No AHP “clássico”, os fatores desse
painel são comparados em pares para avaliar o peso de cada variável, algo que
envolve também a opinião de especialistas sobre a importância relativa deles
para a ocorrência do evento. No novo estudo, a equipe aplicou o chamado AHP
Gaussiano, que usa métodos estatísticos que “substituem totalmente as
comparações pareadas do AHP tradicional”, diz Marques-Carvalho.
“O termo se refere ao fato de que o
método adotado no trabalho utiliza a distribuição gaussiana ou curva de Gauss,
também chamada de distribuição normal”, explica Cláudia Maria de Almeida, coautora do estudo que trabalha no Inpe. “Ela equivale à
curva de distribuição de probabilidade, definida por dois parâmetros: a média e
o desvio-padrão, o qual indica a dispersão dos dados.” Isso ajuda a definir os
pesos de cada fator de forma objetiva, segundo Marques-Carvalho – a lista de
fatores em si é a mesma em ambas as abordagens.
Para validar o método, os
pesquisadores usaram dados de São Sebastião porque o município é um dos mais
suscetíveis a deslizamentos de terra no território paulista, segundo uma
análise feita pelos autores de acordo com o Índice de Vulnerabilidade aos
Desastres Naturais Relacionados com Deslizamento de Terra (IVDDT). A equipe se
baseou num inventário de imagens aéreas feitas após os desastres de fevereiro
de 2023, com resolução de 10 cm, que foi complementado com fotos das
plataformas Google Earth e PlanetScope.
Entre as principais estruturas
catalogadas nas imagens estão 983 crown points – as chamadas coroas
dos deslizamentos, no alto de uma encosta, por exemplo, onde o processo começa
– e 1.070 “polígonos de cicatriz”, que delimitam toda a área afetada pelo
deslizamento.
Com base nesses dados, o AHP
Gaussiano atribuiu 26,31% da área analisada à categoria de suscetibilidade
muito alta ao deslizamento, contra uma estimativa de 23,52% do AHP tradicional,
mostrando que a capacidade de previsão do novo método foi melhor.
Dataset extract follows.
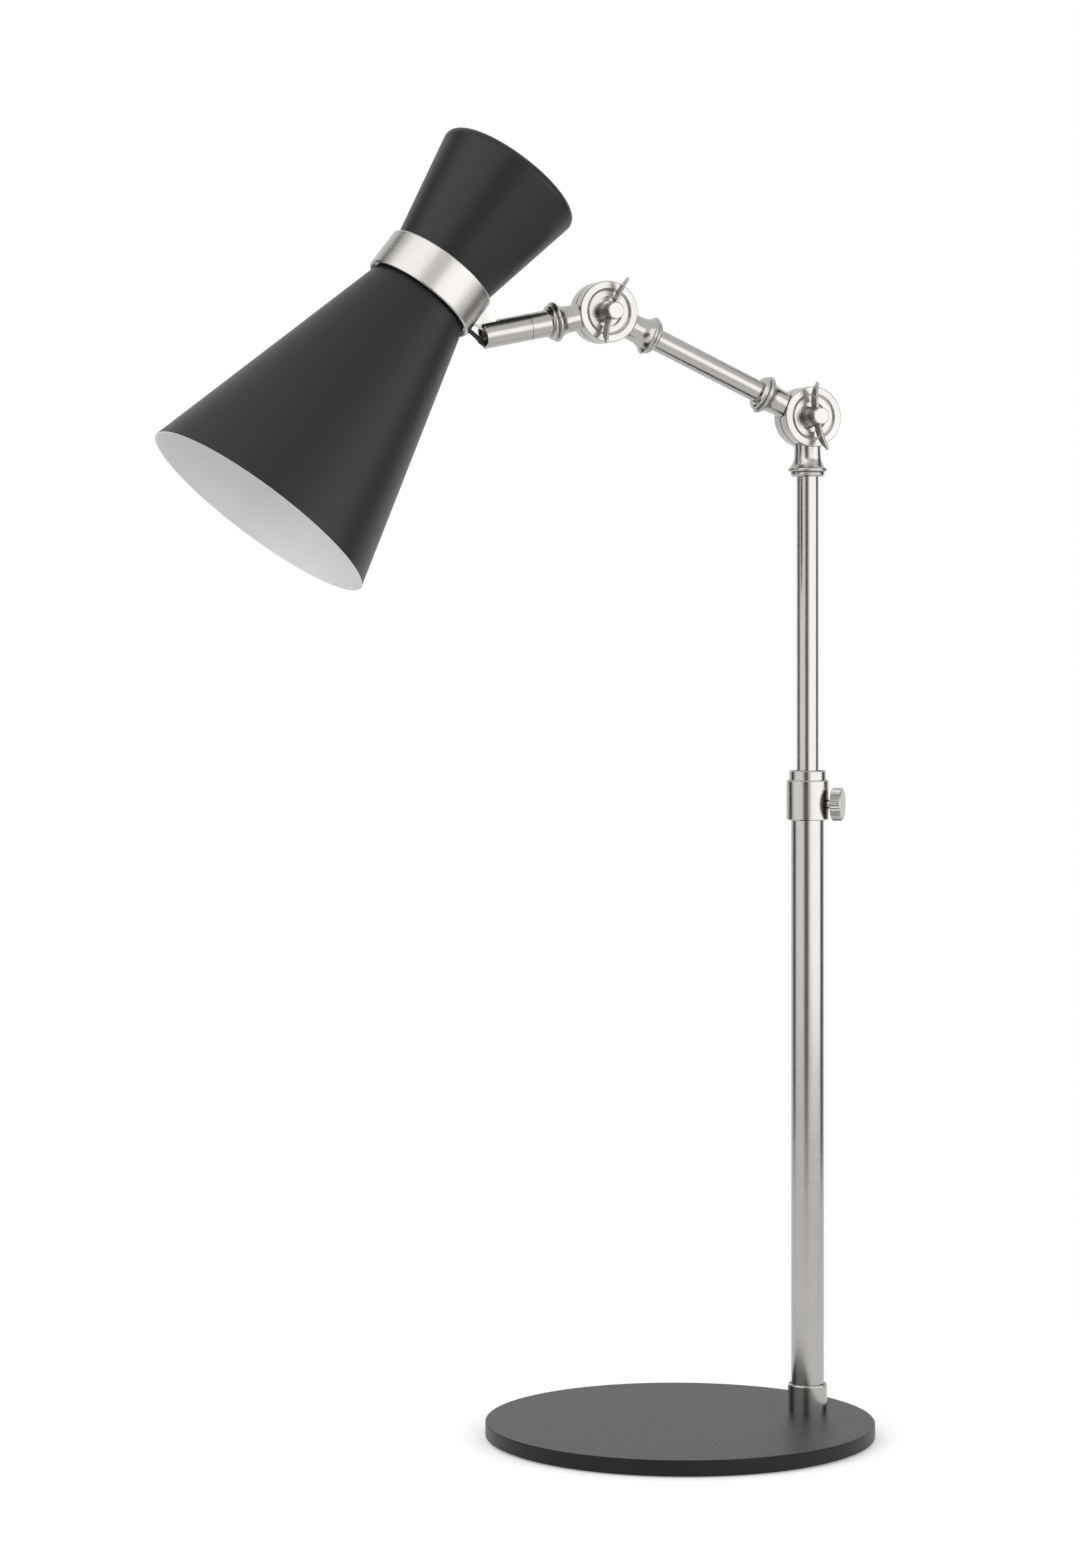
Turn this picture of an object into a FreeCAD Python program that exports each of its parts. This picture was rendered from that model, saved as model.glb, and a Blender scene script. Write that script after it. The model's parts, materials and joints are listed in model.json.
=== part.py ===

O trabalho, apoiado pela FAPESP
(processos 24/02748-7, 21/11435-4 e 20/09215-3), também atribuiu pesos diferentes às principais
variáveis. A variação da inclinação das encostas e a posição delas aparecem
como os fatores mais importantes no AHP tradicional, enquanto na análise
com AHP Gaussiano a lista é encabeçada pela geomorfologia (as formas do
relevo na superfície) e pelas distâncias da área afetada em relação a rios e
estradas.
“A proximidade de estradas é
importante porque sua construção em locais de relevo acidentado pressupõe a
execução de obras de movimento de terra, como cortes e aterros, que geralmente
levam a uma instabilidade das encostas”, explica Almeida.
Segundo o atual orientador de
Marques-Carvalho, André Ferreira de Carvalho, a abordagem tem potencial para monitorar e prevenir uma
série de outros problemas ambientais, como incêndios, desmatamento,
rebaixamento de solo e desertificação. “Por conta das mudanças climáticas, a
frequência e a intensidade dessas catástrofes vão aumentar nos próximos anos”,
lembra ele.
“O método é simples de aplicar”,
destaca o primeiro autor da pesquisa. “Uma prefeitura precisaria apenas dos
dados geoespaciais básicos e de um computador comum com QGIS [software livre de
análise de dados georreferenciados].”
O artigo Comparative
analysis of traditional and Gaussian Analytical Hierarchy Process (AHP) methods
for landslide susceptibility assessment pode ser acessado
em: www.nature.com/articles/s41598-025-22136-6.